Georges Frêche represents a layer of “left” politicians who appeal to pro-colonialist sentiments, and who are in favour of a rapprochement with the centre right. Georges Frêche is a former Maoist who joined the PS in 1969. He was a member of its national secretariat and national council until 2006 and has held high office in Montpellier and Languedoc since 1973.

In February 2007, Frêche attacked a group of Harkis—former Algerian members of the French Army during the Algerian war, who were exiled to France after Algeria gained independence.

Frêche could not tolerate the fact that the Harkis, who had fought for keeping Algeria French, supported the UMP party that originated from the movement of General Charles de Gaulle, and which had accepted Algerian independence in 1962. He shouted to them, “You are the allies of the Gaullists…they massacred your own people in Algeria, and yet you lick their boots!... You are sub-human, you have no honour!”

Frêche was fined €15,000 by the Montpellier Tribunal for his comments, before launching an appeal. In 2009, the final Appeal Court confirmed his acquittal by the Montpellier Court.

A March 1 article on Frêche in Libération painted a portrait of an archetypal local PS baron, similar to the former PS mayor of Marseille, Gaston Defferre. The article explained the racist tirade against the Harkis as a comment opposing disloyalty, “because they were guilty of not supporting him after he had helped them through his normal vote-catching activities.” It adds, “In vote-catching as efficient as it is flagrant, he subsidises communities and elected officials of all persuasions.”

It quotes an article from L’Express that, in relation to Frêche’s “non-catholic mug” remark, said that “this was a phrase he wanted to be known,” because Frêche is targeting the Le Pen voters [of the neo-fascist National Front) that he needs in order to win. “He’s crazy about electioneering. In order to get votes, all means are justified,” L’Express wrote.

Frêche was expelled from the PS in 2007 for having said there were too many black players on the national football team.
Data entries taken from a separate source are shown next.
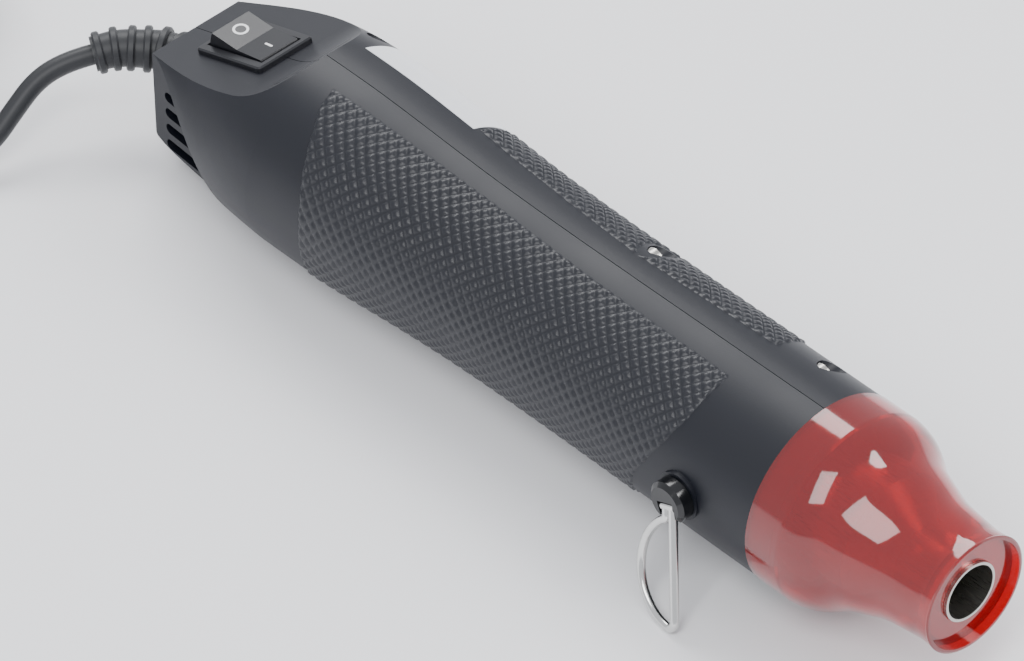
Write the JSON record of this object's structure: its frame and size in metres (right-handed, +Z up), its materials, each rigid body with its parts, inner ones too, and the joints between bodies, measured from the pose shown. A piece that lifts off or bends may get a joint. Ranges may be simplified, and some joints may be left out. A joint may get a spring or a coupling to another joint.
{
  "type": "embossing heat tool",
  "caption": "Slim hot-air embossing tool with a red see-through nozzle cover, knurled dark casing, rocker switch on a sloping tail deck, wire stand, and mains lead with plug.",
  "frame": {"origin": "centre of the air outlet's mouth, on the tool's axis", "axes": "+X forward along the air stream, +Y to the side that carries the wire stand, +Z up to the switch side"},
  "size_m": [0.3617, 0.0843, 0.0483],
  "materials": {
    "casing": "satin, fine diamond knurl on the grip",
    "cover": "gloss, see-through red",
    "steel": "satin",
    "mica": "matte",
    "heater_wire": "dull",
    "fuse": "matte",
    "bushing": "matte",
    "wire_sleeve": "matte",
    "fan": "satin",
    "magnet": "matte",
    "board": "matte",
    "switch": "satin",
    "brass": "plain",
    "boss": "gloss",
    "ring": "bright",
    "label": "matte",
    "cord": "satin",
    "tie": "satin"
  },
  "bodies": {
    "casing": {"left_shell": "casing", "right_shell": "casing", "nozzle_cover": "cover", "outlet_tube": "steel", "heater_barrel": "steel", "mica_sleeve": "mica", "mica_cross": "mica", "mica_discs": "mica", "heating_coil": "heater_wire", "thermal_fuse": "fuse", "front_bush": "bushing", "heater_holder": "bushing", "heater_leads": "wire_sleeve", "fan_shroud": "bushing", "motor_can": "steel", "motor_magnets": "magnet", "motor_end_bell": "bushing", "rectifier_board": "board", "rectifier_diodes": "switch", "switch_housing": "switch", "switch_terminals": "brass", "rating_label": "label", "casing_screws": "steel", "cord_clamp": "bushing", "clamp_screws": "steel", "strain_relief": "cord", "inner_lead": "cord", "cord_run": "cord", "cord_coil": "cord", "cord_tail": "cord", "cord_tie": "tie", "plug_body": "cord", "plug_blades": "brass"},
    "rocker": {"rocker": "switch"},
    "rotor": {"motor_shaft": "steel", "motor_armature": "steel", "fan_wheel": "fan"},
    "stand_pivot": {"stand_boss": "boss", "stand_washer": "steel", "stand_screw": "steel"},
    "stand_bow": {"stand_ring": "ring"}
  },
  "joints": [
    {"name": "rocker_tilt", "type": "hinge", "parent": "casing", "child": "rocker", "pos_m": [-0.2083, 0, 0.01127], "axis": [0, -1, 0], "range_deg": [0, 22]},
    {"name": "fan_spin", "type": "hinge", "parent": "casing", "child": "rotor", "pos_m": [-0.15, 0, 0], "axis": [1, 0, 0], "continuous": true},
    {"name": "stand_swivel", "type": "hinge", "parent": "casing", "child": "stand_pivot", "pos_m": [-0.0596, 0.0222, 0], "axis": [0, 1, 0], "range_deg": [-68, 112]},
    {"name": "stand_tilt", "type": "hinge", "parent": "stand_pivot", "child": "stand_bow", "pos_m": [-0.05922, 0.02465, -0.00093], "axis": [0.9272, 0, 0.3746], "range_deg": [-19, 76]}
  ]
}
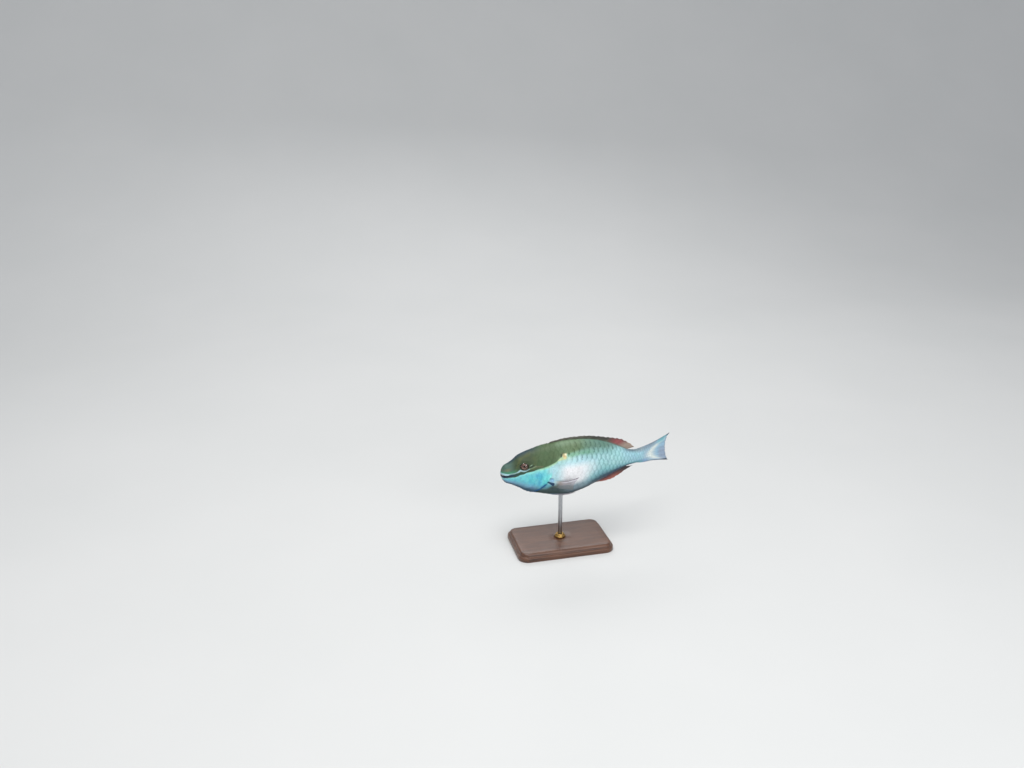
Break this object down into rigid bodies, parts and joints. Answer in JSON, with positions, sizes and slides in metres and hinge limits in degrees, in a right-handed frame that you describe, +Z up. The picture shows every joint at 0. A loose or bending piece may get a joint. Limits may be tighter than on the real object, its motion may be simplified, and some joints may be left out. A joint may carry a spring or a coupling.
{
  "type": "parrotfish model",
  "caption": "Life-size swimming parrotfish on a rod and wooden base: deep scaled body, beaked mouth, folded dorsal and anal fins, tail swung aside.",
  "frame": {"origin": "middle of the underside of the stand base, straight below the rod that holds the fish", "axes": "+X from the head towards the tail, -Y the side the left flank faces, +Z up"},
  "size_m": [0.2206, 0.074, 0.1401],
  "materials": {
    "skin": "satin scaly skin: olive green back, turquoise cheeks, near-white to pale blue flank",
    "eye": "glossy, red-brown iris round a black pupil",
    "beak": "satin cream tooth plates",
    "dorsal_fin": "satin, olive brown in front and brick red behind",
    "anal_fin": "satin brick red",
    "tail_fin": "satin pale blue with black corners",
    "pectoral_fin": "thin and grey-mauve with a dark front edge",
    "pelvic_fin": "satin pale reddish",
    "stand_wood": "satin varnish on dark wood",
    "stand_steel": "brushed",
    "stand_brass": "satin"
  },
  "bodies": {
    "root": {"head": "skin", "trunk": "skin", "tail_stalk": "skin", "eye_left": "eye", "eye_right": "eye", "beak_upper": "beak", "beak_lower": "beak", "dorsal_fin": "dorsal_fin", "anal_fin": "anal_fin", "tail_fin": "tail_fin", "pectoral_fin_left": "pectoral_fin", "pectoral_fin_right": "pectoral_fin", "pelvic_fin_left": "pelvic_fin", "pelvic_fin_right": "pelvic_fin", "stand_base": "stand_wood", "stand_rod": "stand_steel", "stand_collar": "stand_brass"}
  },
  "joints": []
}
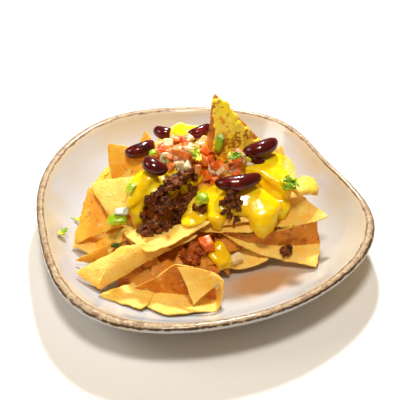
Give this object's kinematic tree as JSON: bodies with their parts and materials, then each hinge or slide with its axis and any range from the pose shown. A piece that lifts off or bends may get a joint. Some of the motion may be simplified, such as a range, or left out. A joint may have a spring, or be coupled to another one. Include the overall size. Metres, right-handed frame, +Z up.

During the 2007 presidential election campaign, the PS feared that this would harm the chances of its candidate, Ségolène Royal.

The anti-Frêche tactic of Aubry is also connected to factional calculations against her rival Royal.

The Languedoc-Roussillon federation of the PS is a large section of the party, whose majority is pro-Ségolène Royal. Georges Frêche has declared publicly that he had an agreement with Royal allowing him to come back into the PS. Martine Aubry is seen as a potential presidential candidate, but she wants to ensure she has the votes of this federation of 15,000 members when the nomination for the presidential candidate takes place.

Since the defeat of the PS in the presidential election of 2007, several rival factions are contesting for the leadership in order to determine the future role of the PS. Ségolène Royal preaches cooperation with MoDem (Democratic Movement) of the centre right politician François Bayrou. She has declared that the old socialist model of the party is “outlived” and that she aspires to “modernisation.”

At the last primary elections to select the PS leader, Royal obtained a strong vote, but Martine Aubry became secretary in the autumn of 2008 thanks to an alliance of two other factions of the party led by Benoit Hamon and Bertrand Delanoë, the mayor of Paris. The election result was contested by Royal, who accused Martine Aubry of vote tampering.

Georges Frêche shares the ideas of Ségolène Royal, who considers that the PS cannot win elections through its traditional party coalitions with allies such as the PCF, which is discredited in the working class. He argues for forming a government coalition with Bayrou’s MoDem, as he explains in his book, Il faut saborder le PS (The PS must be scuttled). This would provide the ideological justification for more open attacks by the PS on workers’ living standards.